After a top-secret journey through Panamanian waters, the three tribes were dropped off in the rough terrain that would become their camps. They were given maps, then sent off to fend for themselves.
As the Chapera tribe made its way through the brush, they came upon a well filled with contaminated water that would need to be boiled. Disorganized, the tribe focused on where to build their shelter. "It wasn't five minutes; there was six ideas on how to do everything," laughed Tom Buchanan, 48, last seen on "Survivor: Africa."
It didn't take much time for the alliances to start within Mogo Mogo, where paranoia ran deep as the tribe set up their camp. Members were quick to break away from each other while whispers abounded. It all ended with a mutual agreement that nobody trusted anybody else, and all alliances would wait until camp was set up. Upon seeing a naked Richard Hatch, Shii Ann Huang, 30, who made her mark on Survivor: Thailand, commented, "This is off to an interesting start."
Dehydrated, the tribes desperately needed fire in order to boil the water. As the members of the Chapera tribe worked feverishly to ignite a flame, Sue Hawk, 42, of Palmyra, Wis., - a veteran of the first "Survivor" - announced that this was a task she would take no part in. Sue decided instead to risk her health by drinking the contaminated water without boiling it. Sue's actions immediately alienated the rest of tribe.
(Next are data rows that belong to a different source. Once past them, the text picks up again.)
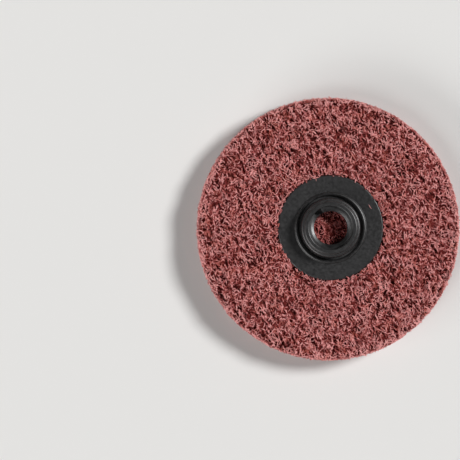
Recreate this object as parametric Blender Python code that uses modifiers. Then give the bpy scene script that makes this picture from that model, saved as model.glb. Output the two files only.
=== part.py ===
"""A 50 mm quick-change surface conditioning disc, lying on its working face.

It is two pieces. The pad is a die-cut round of non-woven abrasive web, with open pits between its strands on every
face. The hub is one black moulding bonded into a shallow seat in the pad: a flange, a bead, a groove and a boss
whose bore has a coarse right-hand thread for the holder's stud.

The origin is the centre of the working face, +Z points from the pad to the hub, and lengths are in metres.
"""

import math

import bmesh
import bpy
from mathutils import Matrix, Vector, noise

# Pad of non-woven web
PAD_DIAMETER = 0.0500
PAD_THICKNESS = 0.0060
PAD_EDGE_RADIUS = 0.0006
SEAT_DEPTH = 0.0014

# Pits of the web: their spacing is across the strands, which lie at another angle on each face, seen from above
FACE_PIT_DEPTH = 0.0006
WALL_PIT_DEPTH = 0.00025
PIT_SPACING = 0.0021
STRAND_STRETCH = 1.5
WORKING_FACE_STRAND_ANGLE = math.radians(143)
HUB_SIDE_STRAND_ANGLE = math.radians(116)
STRAND_LEVEL = -0.02
PIT_LEVEL = 0.26

# Hub: bore, land, step, shoulder and boss, from the axis outwards
HUB_OFF_CENTRE = Vector((0.00045, 0.00022, 0.0))
BORE_DIAMETER = 0.0082
BORE_CHAMFER = 0.0002
LAND_WIDTH = 0.00070
LAND_EDGE_RADIUS = 0.00020
STEP_WIDTH = 0.00030
STEP_DEPTH = 0.00030
SHOULDER_WIDTH = 0.00046
SHOULDER_RADIUS = 0.00022
BOSS_HEIGHT = 0.0034
BOSS_DRAFT = math.radians(2)

# Hub: groove, bead and flange, outside the boss
GROOVE_WIDTH = 0.00043
GROOVE_DEPTH = 0.00025
BEAD_RADIUS = 0.00034
BEAD_WALL_HEIGHT = 0.00016
FLANGE_RIM_WIDTH = 0.0032
FLANGE_THICKNESS = 0.0010
FLANGE_EDGE_RADIUS = 0.00035

# Hub: right-hand thread, one ridge in the bore, whose number of turns follows from the bore's length
THREAD_DEPTH = 0.00095
THREAD_PITCH = 0.0018
THREAD_ROOT_WIDTH = 0.00135
THREAD_CREST_WIDTH = 0.0004
THREAD_START_ANGLE = math.radians(118)
THREAD_END_MARGIN = 0.00012

# Fits between the pieces
BOND_GAP = 0.0003
SEAT_CLEARANCE = 0.0003
THREAD_SINK = 0.0002

# Fineness of the meshes
PAD_GRID = 36
PAD_WALL_ROWS = 5
EDGE_STEPS = 2
ROUND_STEPS = 64
ARC_STEPS = 3
THREAD_STEPS_PER_TURN = 40
SHARP_ANGLE = math.radians(35)

# Colours, as linear red, green and blue
WEB_COLOUR = (0.235, 0.072, 0.068)
HUB_COLOUR = (0.030, 0.029, 0.030)

# Heights above the working face
SEAT_FLOOR = PAD_THICKNESS - SEAT_DEPTH
HUB_BOTTOM = SEAT_FLOOR + BOND_GAP
FLANGE_TOP = HUB_BOTTOM + FLANGE_THICKNESS
GROOVE_FLOOR = FLANGE_TOP - GROOVE_DEPTH
BOSS_TOP = FLANGE_TOP + BOSS_HEIGHT
SHOULDER_LEVEL = BOSS_TOP - STEP_DEPTH
THREAD_TOP = BOSS_TOP - BORE_CHAMFER - THREAD_END_MARGIN

# Radii from the hub's axis
BORE_RADIUS = BORE_DIAMETER / 2
LAND_END_RADIUS = BORE_RADIUS + LAND_WIDTH
SHOULDER_START_RADIUS = LAND_END_RADIUS + STEP_WIDTH
BOSS_RADIUS = SHOULDER_START_RADIUS + SHOULDER_WIDTH
BOSS_FOOT_RADIUS = BOSS_RADIUS + (SHOULDER_LEVEL - GROOVE_FLOOR) * math.tan(BOSS_DRAFT)
BEAD_CENTRE_RADIUS = BOSS_FOOT_RADIUS + GROOVE_WIDTH + BEAD_RADIUS
FLANGE_RADIUS = BEAD_CENTRE_RADIUS + BEAD_RADIUS + FLANGE_RIM_WIDTH


def clear_scene():
    for obj in list(bpy.data.objects):
        bpy.data.objects.remove(obj, do_unlink=True)


def new_collection(name):
    collection = bpy.data.collections.new(name)
    bpy.context.scene.collection.children.link(collection)
    return collection


def new_material(name, colour, roughness):
    material = bpy.data.materials.new(name)
    material.use_nodes = True
    shader = material.node_tree.nodes["Principled BSDF"]
    shader.inputs["Base Color"].default_value = (*colour, 1.0)
    shader.inputs["Roughness"].default_value = roughness
    shader.inputs["Metallic"].default_value = 0.0
    return material


def object_from(bm, name, collection):
    mesh = bpy.data.meshes.new(name)
    bm.to_mesh(mesh)
    bm.free()
    obj = bpy.data.objects.new(name, mesh)
    collection.objects.link(obj)
    return obj


def make_helper(obj):
    """Marks a cutter or a joined shape, which is not a piece of its own."""
    obj.hide_render = True
    obj.display_type = "WIRE"


def apply_modifiers(obj):
    """Turns the object's evaluated shape into its own mesh, shaded smooth apart from its sharp edges."""
    evaluated = obj.evaluated_get(bpy.context.evaluated_depsgraph_get())
    mesh = bpy.data.meshes.new_from_object(evaluated)
    obj.modifiers.clear()
    obj.data = mesh
    mesh.name = obj.name
    mesh.shade_smooth()
    mesh.set_sharp_from_angle(angle=SHARP_ANGLE)


def arc(centre, radius, start, end, steps):
    """Points of a circular arc in a section, from one angle to another in degrees."""
    points = []
    for step in range(steps + 1):
        angle = math.radians(start + (end - start) * step / steps)
        points.append((centre[0] + radius * math.cos(angle), centre[1] + radius * math.sin(angle)))
    return points


def square_to_disc(x, y):
    """Moves a point of the square from -1 to 1 onto the unit disc, keeping areas even."""
    if x == 0 and y == 0:
        return 0.0, 0.0
    if abs(x) >= abs(y):
        radius, angle = x, math.pi / 4 * y / x
    else:
        radius, angle = y, math.pi / 2 - math.pi / 4 * x / y
    return radius * math.cos(angle), radius * math.sin(angle)


def pad_layers():
    """Height and inset from the pad's rim of each layer, from the working face up to the hub side."""
    corner = [
        (PAD_EDGE_RADIUS * (1 - math.sin(turn)), PAD_EDGE_RADIUS * (1 - math.cos(turn)))
        for turn in (math.pi / 2 * step / EDGE_STEPS for step in range(EDGE_STEPS, -1, -1))
    ]
    wall = PAD_THICKNESS - 2 * PAD_EDGE_RADIUS
    rows = [(PAD_EDGE_RADIUS + wall * row / PAD_WALL_ROWS, 0.0) for row in range(1, PAD_WALL_ROWS)]
    upper = [(PAD_THICKNESS - height, inset) for height, inset in reversed(corner)]
    return corner + rows + upper


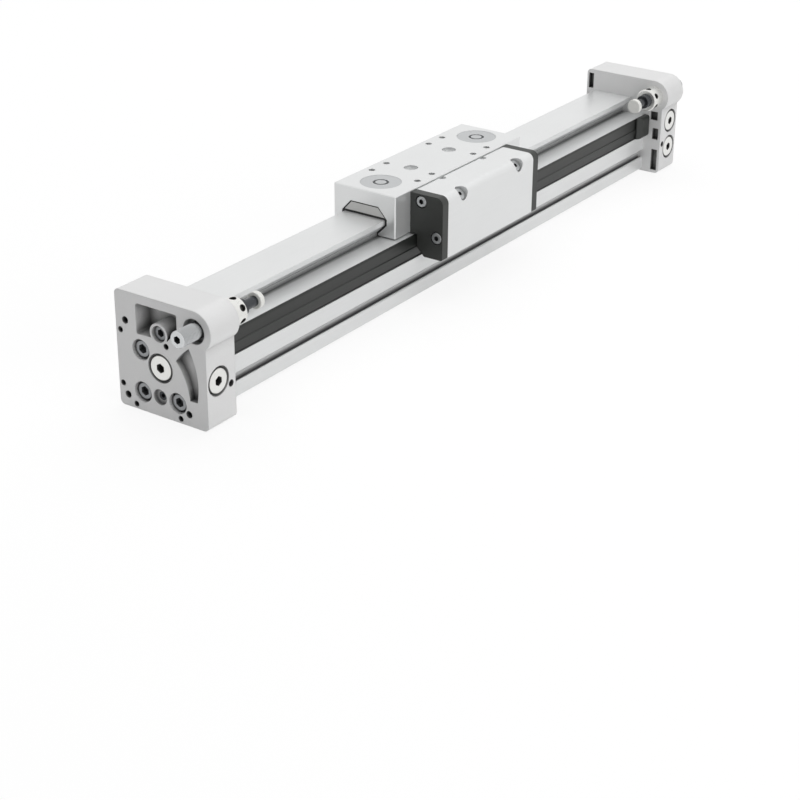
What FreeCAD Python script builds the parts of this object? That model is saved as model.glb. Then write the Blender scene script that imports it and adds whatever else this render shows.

Over at the Saboga camp, efforts to ignite a fire were also in vain. Finding themselves alone for the first time, Rudy Boesch, the 75-year-old who won fans on the first Survivor, and Rupert Boneham, 40, of "Survivor: Pearl Islands," wasted no time in forming an alliance.
"Why in the hell did I ever come back here?" Boneham groused, as the rain continued its steady assault. "I'm doing this for my wife and my daughter."
Boesch, eyes on the prize, struck a more diplomatic note.
"I'm 75 - I ain't what I used to be," said Boesch, praising the skills of other members of the Saboga tribe.
Is it a frank admission of the toll of time, or, just a way to lull other contestants into complacency before they are Boesched?